To fill Smith's former job, the employer may hire Jones, from a school-to-work program or off the unemployment rolls. With 10% unemployment, Jones was not a plausible job candidate. But with a scarcity of workers, Jones looks attractive. Whether this hire is inflationary depends on how much it costs to train Jones; who pays for the training; and whether Jones will work productively enough to earn his wage.
In Omaha, business, government, and labor have taken a 2.4% unemployment rate as a challenge to maximize the community's human resources. There are job fairs, renewed recruitment efforts, and intensified school-to-work and welfare-to-work programs. Worker scarcity has also intensified business' interest in supporting early childhood education. In Madison, with 1.5% unemployment, Dane County Executive Richard J. Phelps and University of Wisconsin professor Joel Rogers have created a pilot program through the blue-ribbon Economic Summit Council to train workers and match skills with jobs.
TOLERABLE SIDE EFFECT. William J. Spring, vice-president of the Federal Reserve Bank of Boston, observes that the classic government rationale for manpower policies is to allow the economy to run near full employment without courting wage inflation. Enthusiasts of education and training should note the direction of cause and effect: High demand for workers makes it cost-effective to spend resources on education, training, and job matching. But a better-educated workforce in a slack economy will not create jobs.
General inflation does not break out in tight local labor markets because the prices of most consumer goods today are set globally, not locally. An exception is local housing prices, which may temporarily rise until new supply catches up with demand, but this is a tolerable side effect.
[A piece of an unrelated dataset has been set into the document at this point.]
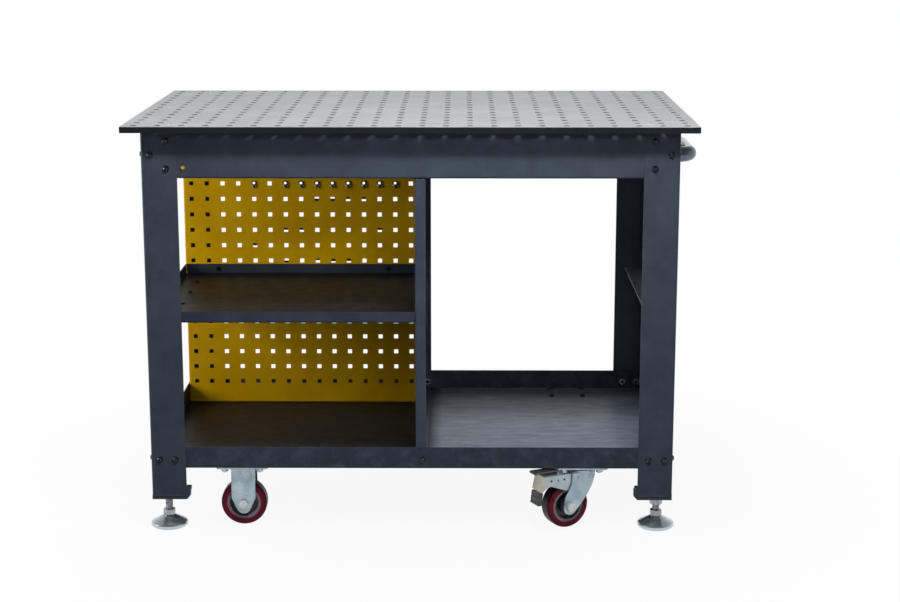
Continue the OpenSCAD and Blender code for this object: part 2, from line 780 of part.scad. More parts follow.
// Pair of cheeks, given as an outline, joined by a folded crown, in the fork's own frame
module fork_shell(back, front, top) {
    r = bend_r + fork_t;
    for (s = [-1, 1]) {
        translate([0, s > 0 ? cheek_out : -cheek_in, 0]) rotate([90, 0, 0]) linear_extrude(fork_t) children();
        translate([(back + front) / 2, s * (cheek_out - r), top - r]) rotate([90, 0, 90])
            linear_extrude(front - back, center = true) mirror([s < 0 ? 1 : 0, 0]) bend_2d(fork_t);
    }
    translate([back, r - cheek_out, top - fork_t]) cube([front - back, 2 * (cheek_out - r), fork_t]);
}

module rigid_bracket(sy) color("#aeb9c0") translate([-caster_x, sy * caster_y, 0]) {
    caster_plate();
    fork_shell(-26, 26, plate_z) straight_cheek_2d(-26, 26, plate_z - bend_r - fork_t);
}

// Axle with spacers beside the hub, a hexagon head and a nut, along Y in the wheel's frame
module axle(at) {
    translate([at, 0, axle_z]) rotate([90, 0, 0]) {
        cylinder(r = axle_r, h = 2 * cheek_out + 14, center = true);
        for (s = [-1, 1]) {
            translate([0, 0, s * (cheek_in - (fork_gap - 0.3) / 2)])
                cylinder(r = axle_r + 3, h = fork_gap - 0.3, center = true);
        }
        translate([0, 0, cheek_out]) cylinder(d = axle_flat / cos(30), h = axle_head_h, $fn = 6);
        translate([0, 0, -cheek_out - axle_nut_h]) cylinder(d = axle_flat / cos(30), h = axle_nut_h, $fn = 6);
    }
}

module rigid_axles() color("#c8ced2") for (sy = [-1, 1]) translate([-caster_x, sy * caster_y, 0]) axle(0);

// Top plate of a swivel caster with the race that the fork turns under
module swivel_plate(sy) color("#aeb9c0") translate([caster_x, sy * caster_y, 0]) {
    difference() {
        union() {
            caster_plate();
            translate([0, 0, plate_z - race_h]) rotate_extrude()
                polygon([[20, 0], [27, 0], [31, 3], [32, race_h + eps], [20, race_h + eps]]);
        }
        translate([0, 0, plate_z - eps]) cylinder(r = axle_r + run, h = plate_t + 2 * eps);
    }
}

// Kingpins: each fixed in a swivel plate, with its nut under the fork's crown
module kingpins() color("#c8ced2") for (sy = [-1, 1]) translate([caster_x, sy * caster_y, 0]) {
    nut_top = crown_z - 0.3;
    foot = nut_top - king_nut_h - 1;
    translate([0, 0, foot]) cylinder(r = axle_r, h = tray_z - seat - foot);
    translate([0, 0, plate_z - 3.5]) cylinder(r = 11, h = 3.5);
    translate([0, 0, nut_top - king_nut_h]) cylinder(d = king_flat / cos(30), h = king_nut_h, $fn = 6);
}

// The frame of a swivel fork, with +X along its trail
module in_fork(sy) {
    translate([caster_x, sy * caster_y, 0]) rotate(sy < 0 ? yaw_front : yaw_rear) children();
}

module fork(sy) color("#aeb9c0") in_fork(sy) difference() {
    union() {
        fork_shell(-22, 34, crown_top) swept_cheek_2d(-22, 34, crown_top - bend_r - fork_t);
        translate([0, 0, crown_z]) cylinder(r = 29, h = fork_t);
    }
    translate([0, 0, crown_z - eps]) cylinder(r = axle_r + run, h = fork_t + 2 * eps);
    translate([pivot[0], 0, pivot[1]]) rotate([90, 0, 0])
        cylinder(r = pin_r + run, h = 2 * cheek_out + 2 * eps, center = true);
}

module fork_axle(sy) color("#c8ced2") in_fork(sy) axle(trail);

// The frame of a wheel, with its axle along Y
module in_wheel(sx, sy) {
    if (sx < 0) translate([-caster_x, sy * caster_y, axle_z]) children();
    if (sx > 0) in_fork(sy) translate([trail, 0, axle_z]) children();
}

module tread(sx, sy) color("#6a1a2e") in_wheel(sx, sy) rotate([90, 0, 0]) rotate_extrude($fn = 96) {
    edge = 5;
    translate([core_r, -tread_w / 2]) square([tread_t - edge, tread_w]);
    translate([core_r, edge - tread_w / 2]) square([tread_t, tread_w - 2 * edge]);
    for (s = [-1, 1]) translate([wheel_r - edge, s * (tread_w / 2 - edge)]) circle(edge);
}

module core(sx, sy) color("#8d8f92") in_wheel(sx, sy) rotate([90, 0, 0]) difference() {
    rotate_extrude() {
        translate([core_r - 6, -tread_w / 2 + 1]) square([6, tread_w - 2]);
        translate([hub_r - 3, -4]) square([core_r - hub_r, 8]);
        translate([9, -hub_w / 2]) square([hub_r - 9, hub_w]);
    }
    for (s = [-1, 1]) translate([0, 0, s * (hub_w / 2 - bearing_w / 2 + eps / 2)])
        cylinder(r = bearing_r, h = bearing_w + eps, center = true);
}

// Two ball bearings, each with a groove between its rings
module bearings(sx, sy) color("#c8ced2") in_wheel(sx, sy) rotate([90, 0, 0]) for (s = [-1, 1])
    rotate([s > 0 ? 0 : 180, 0, 0]) translate([0, 0, hub_w / 2 - bearing_w]) rotate_extrude() {
        translate([axle_r + run, 0]) square([2.5, bearing_w]);
        translate([axle_r + 2, 0.7]) square([bearing_r - axle_r - 4, bearing_w - 1.4]);
        translate([bearing_r - 2.5, 0]) square([2.5, bearing_w]);
    }

// Outline of the brake arm's side webs, along the trail and up
module arm_2d() {
    difference() {
        union() {
            translate(pivot) circle(9);
            polygon([[pivot[0], arm_top], [arm_end, arm_top], [arm_end + 4, arm_top - 33], [arm_end - 9, arm_top - 24],
                [arm_end - 17, arm_top - 23], [trail + 8, arm_top - 37], [trail - 6, arm_top - 38],
                [pivot[0], pivot[1] - 9]]);
        }
        for (u = [trail + 12, trail + 28, trail + 44]) translate([u, arm_top - 11]) circle(2.5);
    }
}

// Shoe under the arm, hollowed so that it lies along the tread when the brake is down
module shoe_2d() {
    difference() {
        translate([trail + 6, axle_z + wheel_r * 0.8])
            square([16, arm_top - arm_t / 2 - axle_z - wheel_r * 0.8]);
        translate(pivot) rotate(brake_throw) translate([trail, axle_z] - pivot) circle(wheel_r + 0.4);
    }
}

// Brake arm: a channel over the wheel on a pin through the fork, ending in a sloped plate and a tongue
module brake_arm(sy) color("#b9c2c8") in_fork(sy) {
    half = brake_w / 2;
    for (s = [-1, 1])
        translate([0, s > 0 ? half : arm_t - half, 0]) rotate([90, 0, 0]) linear_extrude(arm_t) arm_2d();
    translate([pivot[0] - 2, -half, arm_top - arm_t]) cube([arm_end - pivot[0] + 2, brake_w, arm_t]);
    translate([pivot[0], 0, pivot[1]]) rotate([90, 0, 0])
        cylinder(r = pin_r, h = 2 * cheek_out + 3, center = true);
    rotate([90, 0, 0]) {
        linear_extrude(pedal_w, center = true) pedal_2d();
        linear_extrude(lever_w, center = true) lever_2d();
        linear_extrude(pad_w - 8, center = true) tongue_2d(arm_t);
        linear_extrude(shoe_w, center = true) shoe_2d();
    }
}

// Sloped end plate of the brake arm
module pedal_2d() {
    polygon([[arm_end - eps, arm_top], [arm_end + 1, arm_top], pedal_foot + [arm_t / 2, 0],
        pedal_foot - [arm_t / 2, 0], [arm_end - eps, arm_top - 4]]);
}

// Upper lever of the brake: it rises from the arm outside the plate's nuts and ends in a rolled edge
module lever_2d() {
    translate([lever_in, arm_top - eps]) square([arm_t, lever_top - arm_top + eps]);
    translate([lever_in, lever_top - arm_t]) square([lever_out - lever_in, arm_t]);
    translate([lever_out, lever_top - lever_roll]) circle(lever_roll);
}

// Tongue that carries the brake pad, below the end plate
module tongue_2d(t) {
    half = [t / 2, 0];
    up = [0, 1];
    polygon([pedal_foot - half + up, pedal_foot + half + up, pedal_tip + half, pedal_tip - half]);
}

// Brake pad: a ribbed block on the arm's tongue
module brake_pad(sy) color("#3b3f46") in_fork(sy) {
    dir = (pedal_tip - pedal_foot) / norm(pedal_tip - pedal_foot);
    out = [-dir[1], dir[0]];
    a = pedal_foot + 2 * dir;
    b = pedal_tip + 3 * dir;
    difference() {
        rotate([90, 0, 0]) linear_extrude(pad_w, center = true)
            polygon([a - 5 * out, a + 4.5 * out, b + 4.5 * out, b - 5 * out]);
        rotate([90, 0, 0]) linear_extrude(pad_w - 8 + 2 * seat, center = true) tongue_2d(arm_t + 2 * seat);
        for (k = [1 : 4]) {
            g = a + (b - a) * k / 5 + 4.5 * out;
            rotate([90, 0, 0]) linear_extrude(pad_w + 2 * eps, center = true)
                polygon([g - dir, g + dir, g - 1.2 * out]);
        }
    }
}

// Dish of a levelling foot
module foot_pad(sx, sy) color("#cfd3d6") translate([sx * foot_x, sy * foot_y, 0]) rotate_extrude($fn = 96) {
    r = foot_d / 2;
    neck = spindle_d / 2 + 4;
    difference() {
        union() {
            polygon([[0, 0], [r - 4, 0], [r, 4], [r, 8], [r - 1.5, 11],
                [neck + 13, foot_h - 6.5], [neck + 4, foot_h - 2], [neck, foot_h], [0, foot_h]]);
            translate([r - 3, 7]) circle(3);
        }
        translate([0, foot_h - 7]) square([spindle_d / 2 + seat, 8]);
    }
}

// Threaded spindle with its own hexagon, standing in the foot's socket
module spindle(sx, sy) color("#b4b8bb") translate([sx * foot_x, sy * foot_y, foot_h - 7]) {
    cylinder(d = spindle_d, h = spindle_len);
    translate([0, 0, 8]) cylinder(d = foot_hex / cos(30), h = foot_hex_h, $fn = 6);
}

// Lock nuts on the spindles: under the base plates on the right, above them on the left
module foot_lock_nuts() color("#b4b8bb") for (sx = [-1, 1], sy = [-1, 1])
    translate([sx * foot_x, sy * foot_y, sx > 0 ? leg_clear - collar_h : leg_clear + base_t + lock_t])
        hex_nut(foot_hex, lock_t, spindle_d);

// Moves the table sideways, so that the origin lies under the middle of its whole length
module centred() {
    translate([table_x, 0, 0]) children();
}

centred() top_plate();
centred() plate_screws();
centred() long_apron(-1);  // apron_front
centred() long_apron(1);  // apron_rear
centred() short_apron(-1);  // apron_left
centred() short_apron(1);  // apron_right
centred() leg(-1, -1);  // leg_front_left
centred() leg(1, -1);  // leg_front_right
centred() leg(-1, 1);  // leg_rear_left
centred() leg(1, 1);  // leg_rear_right
centred() base_plates();
centred() bottom_tray();
centred() mid_shelf();
centred() divider();
centred() pegboard();
centred() side_rail(-1);  // side_rail_left
centred() side_rail(1);  // side_rail_right
centred() handle_tube();
centred() handle_plugs();
centred() frame_bolts();
centred() frame_nuts();
centred() light_bolts();
centred() light_nuts();
centred() caster_bolts();
centred() caster_nuts();
centred() foot_lock_nuts();
centred() rigid_bracket(-1);  // rigid_bracket_front
centred() rigid_bracket(1);  // rigid_bracket_rear
centred() rigid_axles();
centred() swivel_plate(-1);  // swivel_plate_front
centred() swivel_plate(1);  // swivel_plate_rear
centred() kingpins();
centred() foot_pad(-1, -1);  // foot_pad_front_left
centred() foot_pad(1, -1);  // foot_pad_front_right
centred() foot_pad(-1, 1);  // foot_pad_rear_left
centred() foot_pad(1, 1);  // foot_pad_rear_right
centred() spindle(-1, -1);  // spindle_front_left
centred() spindle(1, -1);  // spindle_front_right
centred() spindle(-1, 1);  // spindle_rear_left
centred() spindle(1, 1);  // spindle_rear_right
centred() tread(-1, -1);  // tread_front_left
centred() tread(-1, 1);  // tread_rear_left
centred() tread(1, -1);  // tread_front_right
centred() tread(1, 1);  // tread_rear_right
centred() core(-1, -1);  // core_front_left
centred() core(-1, 1);  // core_rear_left
centred() core(1, -1);  // core_front_right
centred() core(1, 1);  // core_rear_right
centred() bearings(-1, -1);  // bearings_front_left
centred() bearings(-1, 1);  // bearings_rear_left
centred() bearings(1, -1);  // bearings_front_right
centred() bearings(1, 1);  // bearings_rear_right
centred() fork(-1);  // fork_front
centred() fork(1);  // fork_rear
centred() fork_axle(-1);  // fork_axle_front
centred() fork_axle(1);  // fork_axle_rear
centred() brake_arm(-1);  // brake_arm_front
centred() brake_arm(1);  // brake_arm_rear
centred() brake_pad(-1);  // brake_pad_front
centred() brake_pad(1);  // brake_pad_rear
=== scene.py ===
"""Looks of the mobile welding table: finishes for its parts, and the small pieces that the solids leave out.

Metres, with the floor at z = 0, the table's length along x and its front facing -y.
"""
import math

import bpy
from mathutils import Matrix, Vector


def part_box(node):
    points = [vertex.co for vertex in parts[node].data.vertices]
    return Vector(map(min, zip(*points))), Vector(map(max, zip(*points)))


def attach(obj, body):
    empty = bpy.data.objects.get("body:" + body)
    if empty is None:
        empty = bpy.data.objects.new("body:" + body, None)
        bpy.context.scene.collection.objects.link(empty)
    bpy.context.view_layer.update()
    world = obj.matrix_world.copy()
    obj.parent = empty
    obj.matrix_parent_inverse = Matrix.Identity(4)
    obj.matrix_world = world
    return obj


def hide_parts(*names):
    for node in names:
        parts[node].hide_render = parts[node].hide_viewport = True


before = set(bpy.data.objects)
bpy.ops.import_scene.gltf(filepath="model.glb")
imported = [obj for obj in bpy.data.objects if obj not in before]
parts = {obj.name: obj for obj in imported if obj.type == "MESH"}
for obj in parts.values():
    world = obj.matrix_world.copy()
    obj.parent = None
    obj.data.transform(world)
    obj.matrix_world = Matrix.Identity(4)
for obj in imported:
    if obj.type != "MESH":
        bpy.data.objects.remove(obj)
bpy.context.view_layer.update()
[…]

As business leaders of Lexington, Sioux Falls, Omaha, and Bismarck will tell you, tight labor markets may cause inconvenience, but it is the happy inconvenience of a booming economy that compels employers to find creative ways to treat people like valuable human resources. William Vickrey, the 1996 Nobelist who died just three days after receiving his prize, used to haunt conferences on the natural rate of unemployment declaring that the proper unemployment rate was 2%. Vickrey was right.